Problème : ce dispositif faisait partie d'un paquet d'une quarantaine d'amendements déposés en quatrième vitesse par le gouvernement lundi, juste avant le début de l'examen du PLFR dans l'hémicycle. Les députés en ont donc eu connaissance au dernier moment, sans avoir eu l'occasion d'en discuter en commission des finances. «Je ne conteste pas la nécessité d'avoir un peu de souplesse mais on parle d'amendements assez lourds, qui ne comportent pas de chiffrage, prévient Eric Woerth, président (LR) de la commission des finances. Cela court-circuite la commission et le Conseil d'Etat.» En effet, alors que les articles d'un projet de loi doivent faire l'objet d'une étude d'impact, les amendements, eux, échappent à cet impératif. Pratique.

«Cheveu sur la soupe»

D'où la désagréable impression pour les députés d'être pris pour une chambre d'enregistrement. Ceux-ci ont fait part mercredi soir de leur mécontentement. «Vous demandez au Parlement de voter un amendement sur lequel on n'a aucun montant ?» s'est agacée Valérie Rabault (Nouvelle Gauche) s'adressant directement à la secrétaire d'Etat : «Jamais vous n'auriez fait cela dans le privé. C'est irresponsable.» Les députés LREM ont, à leur tour, regretté cette précipitation sur un amendement «qui arrive un peu comme un cheveu sur la soupe», a reconnu Matthieu Orphelin tandis qu'Emilie Cariou, élue de la Meuse, a pointé l'absence de «conciliation locale» et une «méthode pas vraiment acceptable». Les députés ont aussi souligné que le début de la phase pilote d'enfouissement étant prévue vers 2025, il n'y avait aucune urgence à trancher cette question. D'autant plus sur un sujet aussi sensible et controversé. Loïc Prud'homme (LFI) a ainsi dénoncé «les habitudes d'opacité de l'industrie nucléaire» et voit dans cette tentative de passage en force parlementaire «un aveu de l'échec à faire accepter l'inacceptable».
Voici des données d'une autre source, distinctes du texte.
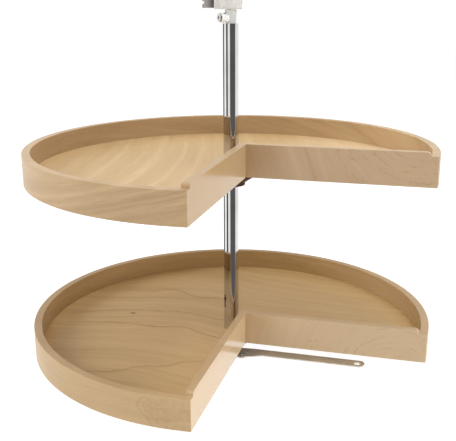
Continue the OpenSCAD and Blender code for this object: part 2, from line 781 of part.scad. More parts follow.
lower_tray_floor();
lower_tray_rim();
lower_left_wall();
lower_right_wall();
lower_tray_nails();
lower_hub();
lower_hub_screws();
lower_hub_lock_screw();
upper_tray_floor();
upper_tray_rim();
upper_left_wall();
upper_right_wall();
upper_tray_nails();
upper_hub();
upper_hub_screws();
upper_hub_lock_screw();
pole_tube();
pole_foot();
base_foot();
base_spindle();
lower_race();
bearing_balls();
ball_cage();
upper_race();
index_arm();
arm_retaining_ring();
arm_clamp_screw();
stem_guide();
stem_clamp_screw();
stem_clamp_nut();
stem_rod();
stem_stop_clip();
stem_collar();
thrust_washer();
stem_top_clip();
top_housing();
top_bush();
housing_cap();
top_bracket();
bracket_screws();
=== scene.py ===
"""Looks of a two-shelf pie-cut corner carousel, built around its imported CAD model.

Plain numbers are millimetres and degrees in the frame of the model; a mesh is scaled to metres when it is made.
"""

from math import acos, asin, cos, degrees, e, pi, radians, sin, sqrt, tan

import bmesh
import bpy
from mathutils import Matrix, Vector


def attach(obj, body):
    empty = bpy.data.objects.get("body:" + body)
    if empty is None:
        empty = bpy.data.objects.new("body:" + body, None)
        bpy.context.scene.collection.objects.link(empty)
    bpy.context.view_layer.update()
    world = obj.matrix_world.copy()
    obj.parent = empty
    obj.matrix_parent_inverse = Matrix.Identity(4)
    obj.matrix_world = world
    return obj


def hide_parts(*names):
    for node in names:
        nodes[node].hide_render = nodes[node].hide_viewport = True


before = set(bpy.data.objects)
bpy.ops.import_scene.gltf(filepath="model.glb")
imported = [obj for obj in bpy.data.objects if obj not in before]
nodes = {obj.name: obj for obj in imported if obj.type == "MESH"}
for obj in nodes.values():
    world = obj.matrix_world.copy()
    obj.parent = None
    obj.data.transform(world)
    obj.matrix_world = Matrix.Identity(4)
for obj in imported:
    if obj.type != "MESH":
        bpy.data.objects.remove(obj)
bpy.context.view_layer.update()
MM = 0.001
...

Car ce n'est pas la première fois qu'un gouvernement essaie de faire avancer en douce des projets liés à Cigéo. En juillet 2015, un amendement sur le sujet avait déjà été injecté à la dernière minute… à la loi Macron. Et ce juste avant son adoption finale en 49.3. Il s'agissait alors d'ouvrir la voie à une phase transitoire de stockage des déchets radioactifs sur le site de Bure. Cette disposition avait d'abord été inscrite à l'avant-projet de loi «pour la croissance et l'activité», peu avant sa présentation en Conseil des ministres. Mais le ministre de l'Economie de l'époque, face à la colère des parlementaires EE-LV, y avait renoncé. Puis les sénateurs avaient réintégré l'amendement, à nouveau rejeté par les députés. L'amendement était donc revenu par la fenêtre dans la version finale du texte sous la forme d'un joli «cavalier législatif» – disposition qui n'a rien à voir avec l'objectif de base d'une loi –, avant d'être retoqué par le Conseil constitutionnel. Une proposition de loi a fini par être votée en juillet 2016.

Mercredi soir, après une suspension de séance durant laquelle le groupe majoritaire a lui-même demandé le retrait de l’amendement sur la fiscalité Cigéo, Delphine Gény-Stéphann a préféré faire marche arrière.